Points for consideration

  1. Whether compulsory adjudication prior to court or arbitration makes sense in all scenarios is questionable.  Adjudications require to deal with single disputes. It may take a good number of adjudications before either party could, where clause W2 applies, have the benefit of the court or an arbitrator, considering the wider dispute. It is quite possible to delete the provision by means of a Z clause. Either party can still adjudicate at any time, but the door of the court or arbitrator remains open where appropriate.

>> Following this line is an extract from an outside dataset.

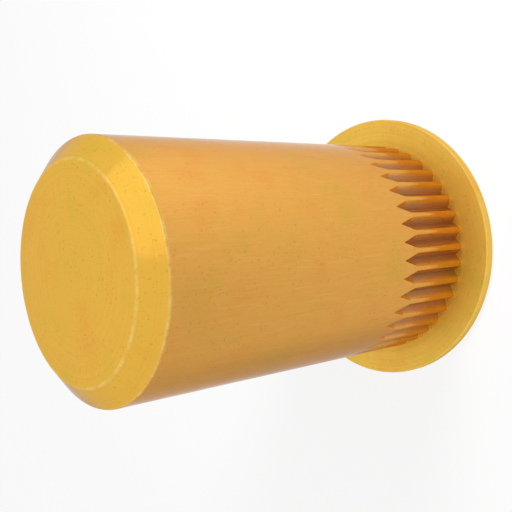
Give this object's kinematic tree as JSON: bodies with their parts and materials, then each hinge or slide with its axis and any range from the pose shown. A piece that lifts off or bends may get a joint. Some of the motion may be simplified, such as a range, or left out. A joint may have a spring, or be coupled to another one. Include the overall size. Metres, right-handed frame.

  2. Where clause W2 is to be included in a contract then it would make sense to clarify that the provision will not prevent either party seeking to seek interim remedies e.g. interim interdict, diligence on the dependence, or to commence proceedings for purposes other than immediate determination of the merits e.g. to avoid time bar.
  3. The case in question specified the tribunal as “arbitration”.  It is an open and, as yet unresolved, question as to whether the Court’s decision would have been different if the tribunal had instead being specified as “court”.  In that case, there would be express wording referring to the Court and parties may seek to argue that this wording is sufficient to exclude the jurisdiction of the Court until after adjudication proceedings have been concluded and notices of dissatisfaction issued.  Our understating is that we won’t have to wait long until we have an answer from the Court on this point.
  4. The Court, in deciding that two first instance decisions from England and Wales were not in point, highlighted that considerable care would have to be taken before applying them to procedure in the Scottish Courts.

Returning to the question posed the answer is yes the courts’ doors are generally open to allow proceedings to be raised, with the merits being determined by ADR, unless parties agree otherwise.